Et puis la route s’élève, et s’élève et s’approche du ciel. Au dessus , pour tous ceux qui connaissent ma ville , il y a le cimetière de Jacmel
Et de ce cimetière une vue de ce qui ceinture et qui explique notre ville : la mer.
Avec cette œuvre, un constructeur d’embarcations agrandit la thématique des arts plastiques d’un nouveau titre : celui des villes imaginaires
Oh oui ces villes : on les a vues et revues et encore vues
Elles prennent corps dans notre âme comme les murs de la Citadelle prennent corps dans notre sol, comme la voix prenante de ti Paris et le tambour d'Azor pr4nnent corps dans nos tripes.
Elles sont bien sur, comme on l’a dit sa ville , c'est-à-dire ma ville, Jacmel imprévisible Jacmel de tous les héroïsmes et de toues les douleurs, Jacmel a chaque instant ouvert sur la mer, mais elles sont également notre vie.
Parce que dans ces constructions qui défient les lois de l’équilibre, dans ces routes sans début ni fin, ces routes qui serpentent a l’infini, réveil de Damballah- Kundalini ou préfiguration du spiralisme que Franketienne nous donne comme la réponse dialectique a l’affrontement entre la ligne et le cercle, entre la progression et le statisme, a travers cette route qui ne s’arrête jamais, c’est nous , c’est notre Destinée qui est représentée dans un instantané saisissant de nos multiples moi, c’est l’expression saisissante de l’aphorisme de Patanjali : tout arrive en même temps, c’est la traque impitoyable de l’Etre a travers ses catégories identitaires, et puis…
Et puis enfin, et puis surtout, c’est la mise a nu, en nous , d’une puissance inimaginable de rêve et de tendresse.
Il aura fallu attendre Jacques Derrida et les post structuralistes pour nous entendre dire ce qu’ ici nous savions depuis longtemps : que l’œuvre d’art dessine le spectateur.
C’est vrai.
En nous laissant capter par le recourbement infini de ces rues et de ces ruelles, par l’éclat de la mer et la pureté immaculée du ciel, c’est un nouveau moi qui se découvre un moi plus en phase avec ce qui l’entoure, un moi plus libre et plus serein.
Ne nous y laissons pas tromper : si les constructions de Duffaut défient toutes les lois physiques, si la mer par moments semble plus haute que la terre et rejoint le ciel, à aucun moment tout cela ne nous choque.
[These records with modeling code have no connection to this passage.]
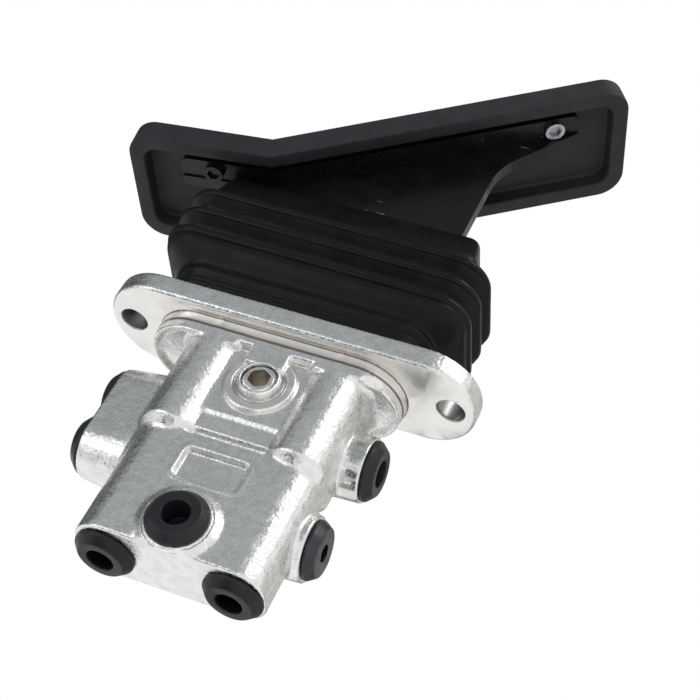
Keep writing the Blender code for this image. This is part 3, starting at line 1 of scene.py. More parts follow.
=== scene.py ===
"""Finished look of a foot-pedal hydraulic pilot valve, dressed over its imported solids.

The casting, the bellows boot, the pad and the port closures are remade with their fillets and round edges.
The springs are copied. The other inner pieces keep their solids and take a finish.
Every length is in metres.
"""
import math

import bmesh
import bpy
import numpy as np
from bpy.props import FloatProperty, FloatVectorProperty, IntProperty, PointerProperty
from mathutils import Matrix, Vector


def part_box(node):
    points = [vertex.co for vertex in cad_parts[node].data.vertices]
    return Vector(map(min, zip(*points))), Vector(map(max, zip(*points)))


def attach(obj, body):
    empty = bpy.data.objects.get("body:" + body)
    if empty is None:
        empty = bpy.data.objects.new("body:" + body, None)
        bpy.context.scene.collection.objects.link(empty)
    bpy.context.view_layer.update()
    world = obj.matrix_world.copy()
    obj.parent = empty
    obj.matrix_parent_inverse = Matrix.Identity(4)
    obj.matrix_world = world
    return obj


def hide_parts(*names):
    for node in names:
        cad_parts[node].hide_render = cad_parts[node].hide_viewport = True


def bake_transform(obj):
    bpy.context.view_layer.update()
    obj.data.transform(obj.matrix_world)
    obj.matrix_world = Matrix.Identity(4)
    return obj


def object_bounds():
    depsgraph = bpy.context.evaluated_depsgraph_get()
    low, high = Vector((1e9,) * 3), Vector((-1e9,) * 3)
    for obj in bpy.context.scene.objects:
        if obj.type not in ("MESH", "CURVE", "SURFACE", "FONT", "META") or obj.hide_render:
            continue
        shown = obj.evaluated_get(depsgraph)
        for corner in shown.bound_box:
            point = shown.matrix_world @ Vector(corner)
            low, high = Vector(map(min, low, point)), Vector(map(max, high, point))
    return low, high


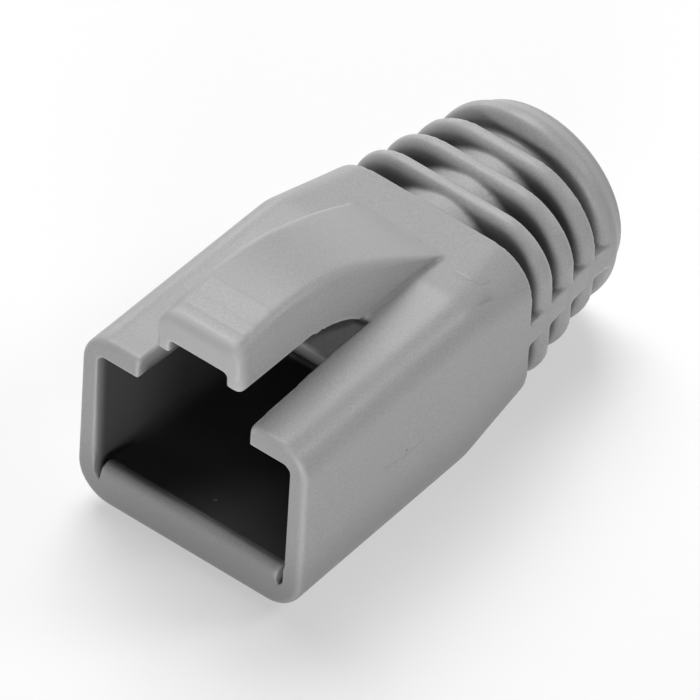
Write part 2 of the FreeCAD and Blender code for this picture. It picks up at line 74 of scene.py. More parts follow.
# Front of a rib or of the collar: how far behind the ring before it, and how far inwards.
RIB_FRONT = ((0.6, 1.9), (0.7, 1.0), (0.84, 0.6), (1.04, 0.31), (1.26, 0.11), (1.5, 0.0))
COLLAR_FRONT = ((0.6, 1.9), (0.66, 1.0), (0.76, 0.6), (0.9, 0.31), (1.06, 0.11), (1.25, 0.0))
RING_INSET = RIB_FRONT[0][0]         # room at the groove's bottom
COLLAR_START = SHOULDER_END + len(RIBS) * RIB_PITCH
COLLAR_STRAIGHT = 26.165             # where it begins to narrow
COLLAR_RADIUS = 5.68
COLLAR_REAR_RADIUS = 5.2             # where the narrowing meets the rounded rim
COLLAR_ROUNDING = 0.4
SPINE_HALF_HEIGHT = 0.7
RING_STEPS = 40                      # points on each quarter of a ring

# ---------------------------------------------------------------- hood
ROOF = 10.65                         # height of the roof at the front
# The arch of its front half and the flatter one of its back: how far the middle lies behind
# the front, the middle's height, and the radius.
HOOD_ARCH = (3.8, 0.0, 15.0)
HOOD_BACK = (-6.3667, -22.8394, 40.0)
HOOD_JOIN = 9.9                      # where the one turns into the other
HOOD_UNDERSIDE = 13.4                # radius of the arch under it
HOOD_BASE_HALF = 2.85                # half width at the roof
HOOD_LEAN = 0.1034                   # how much each side closes in per millimetre of height
HOOD_START = 0.1                     # its front face
HOOD_NOSE = 0.45                     # rounding of its front edge
HOOD_ROUNDING = 0.7                  # rounding along its top edges
HOOD_FADE = (9.6, 15.9)              # where that rounding begins and ends to fade
HOOD_SHARPEST = 0.02                 # what is left of it there
HOOD_SKIN = 1.2                      # how deep the new back reaches over the hollow
HOOD_SOLID = 9.7                     # behind here there is no hollow under it
HOOD_FOOT = 10.0                     # height of its foot there
HOOD_STATIONS = 76                   # loops along its back

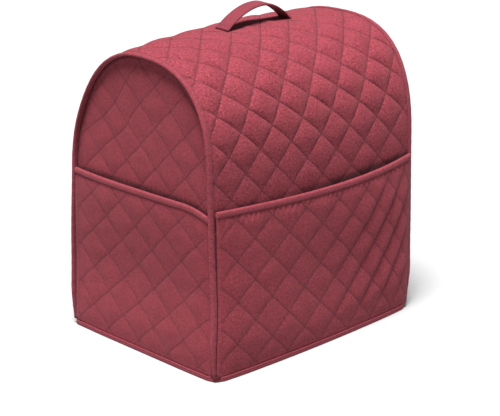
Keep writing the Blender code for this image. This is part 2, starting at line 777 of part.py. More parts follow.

C’est que celui qui savait construire des embarcations capables de résister a la fureur des flots sait comment mettre à jour d’autres embarcations, qui naviguent dans les méandres du rêve avec la même assurance que les autres se frayaient un chemin au sein des ouragans
C’est que – par delà l’apparente anarchie de la composition- il y a tout un jeu subtil d’équilibres, un maniement instinctif de la perspective chromatique qui s’opposant a la perspective linéaire emprisonne tout dans un espace fictif sans rapport avec l’espace réel, ( il s’agit de l’espace haïtien dont le Dr Lerebours a si heureusement dit la spécificité ) il y a , grâce au mouvement de la route , une multiplication des points de fuite, une superposition d’espaces , tout cela débouchant par le jeu d’audaces a la fois graphiques et chromatiques , a la mise en place de l’ un des univers les plus achevés de la peinture moderne
Cet univers, et le message qu’il porte : un message d’affranchissement de purification, sont l’un des legs les plus merveilleux qu’un artiste ait pu faire a son pays, et que notre pays au sein d’autres merveilles ait pu faire a l’Humanité
C’est pourquoi a cet homme a ce concitadin que j’ai connu toute mon existence, avec qui je travaille depuis quarante ans, avec lequel j’aurai réalisé une vingtaine d’interviews, je dis aujourd’hui ;
Dors de ton dernier sommeil, mon ami, mon frère, et en quelque sorte mon moi.
Dans un pays ravagé et humilié, entre droit dans l’histoire avec rayonnant autour de ta personne l’éclat resplendissant qui est celui de nos plus grands héros.
C’est désormais dans tout ce qui nous reste de toi : ton œuvre, qu’il nous faudra rechercher ce qui m’attirait le plus en toi : ce sourire de triomphe ce sourire merveilleux que seuls arborent les vainqueurs que seuls arborent les gagnants
Ton corps s’est peut être éteint un triste 6 octobre, mais nous savons tous que , tant qu’il y aura des âmes pour rêver et des cœurs pour contempler, subsistera quelque chose qu’aucune hémorragie cérébrale ne saurait éteindre :
La palpitation immense de ton art et de ton génie
Ce 12 octobre 2012-
Dr Frantz Large
Membre de ‘association internationale des critiques d’art
Vice président de l’Association Haïtienne en Histoire de l’Art et en Esthétique.